Since a team must fit the average salary from the entire contract under the cap in order to offer the large third-season raise, a team must have some amount of cap room above the average salary amount in order to effectively utilize this provision. For example, suppose the average salary amount is $5 million, and a team with $5.1 million of cap room wants to provide a five year offer sheet. If they want to offer a larger-than-normal third-year raise, then their cap room will be determined by the contract's average salary, so the total contract must pay $25.5 million or less. If they offer $5 million and $5.4 million in the first two seasons, then that leaves just $15.1 million for the final three seasons -- so there must be a decrease in salary in the final three seasons. A team in this situation is better off providing the standard 8% raise in the third season, which does not trigger the cap room requirement based on averaging. In this example, a five year offer starting at $5 million with 8% raises would total $29.0 million.
As I said above, the loophole was addressed with this rule, but not closed completely.

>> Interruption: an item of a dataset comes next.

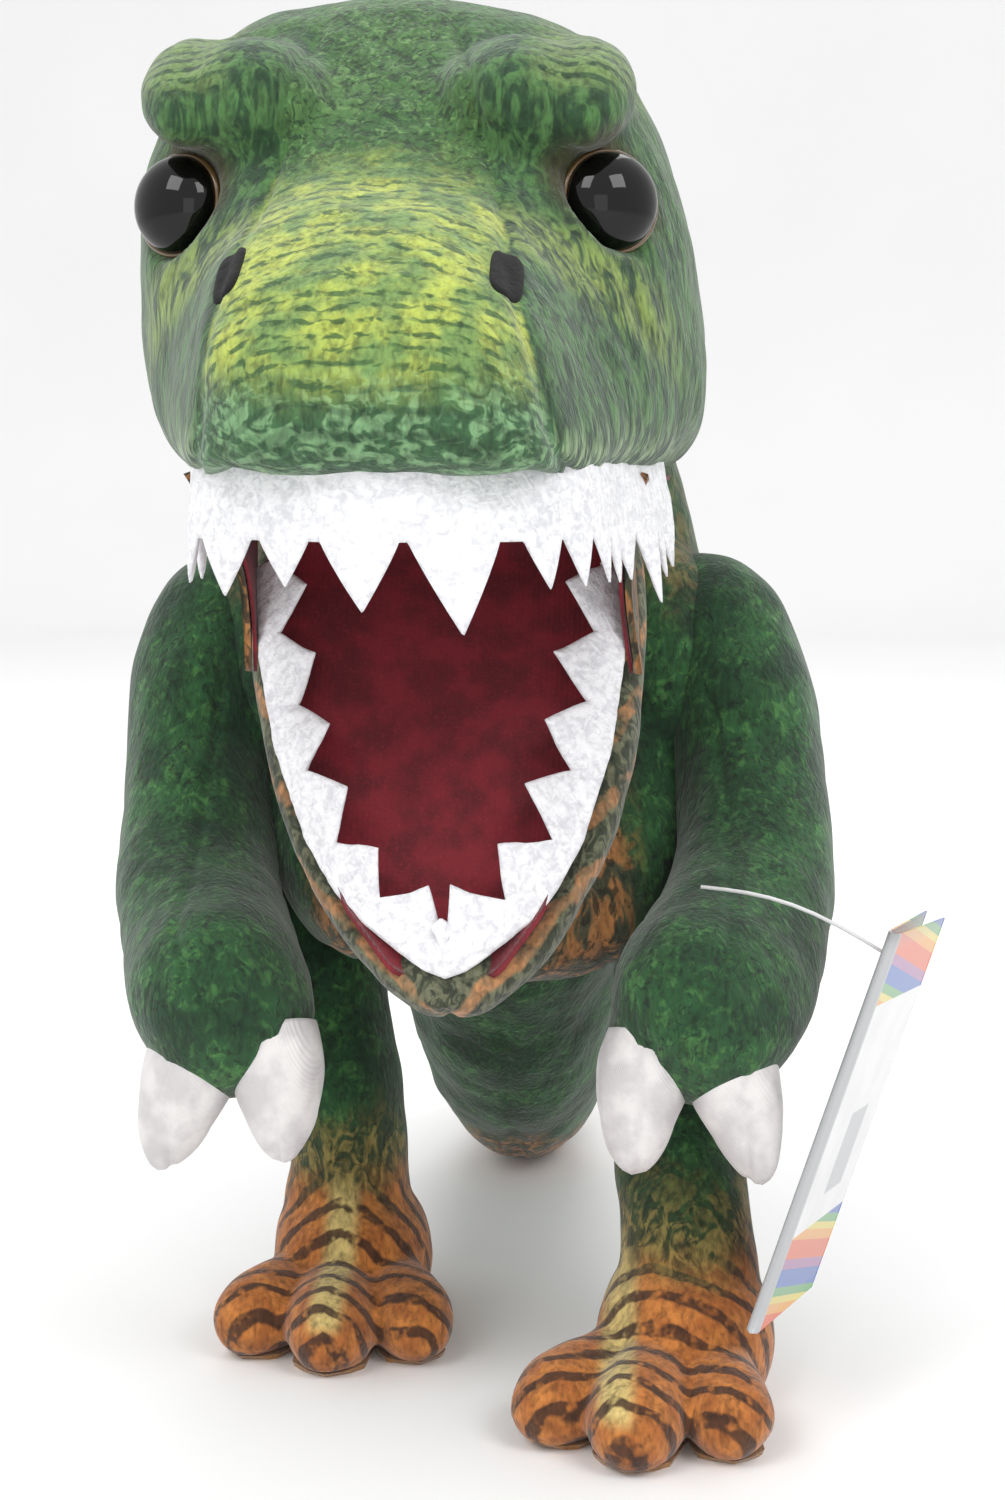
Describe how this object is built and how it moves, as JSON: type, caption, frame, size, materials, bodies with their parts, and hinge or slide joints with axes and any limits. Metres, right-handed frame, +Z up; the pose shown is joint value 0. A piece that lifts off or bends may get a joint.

This is because this provision is primarily intended to protect teams from losing their successful second round picks, who are Early-Bird free agents after two years. There are several situations where a team still might be unable to match an offer sheet:
If the player is a Non-Bird free agent and the team already used their Mid-Level exception to sign another player.
If the player is a Non-Bird or Early Bird free agent with three years in the league (this rule applies only to players with one or two years in the league).
If a team has two Non-Bird free agents with one or two years in the league. They can use the Mid-Level exception to keep one of them, but would lose the other.
This provision also ensures that second round picks can't cash in with a maximum salary sooner than first round picks can.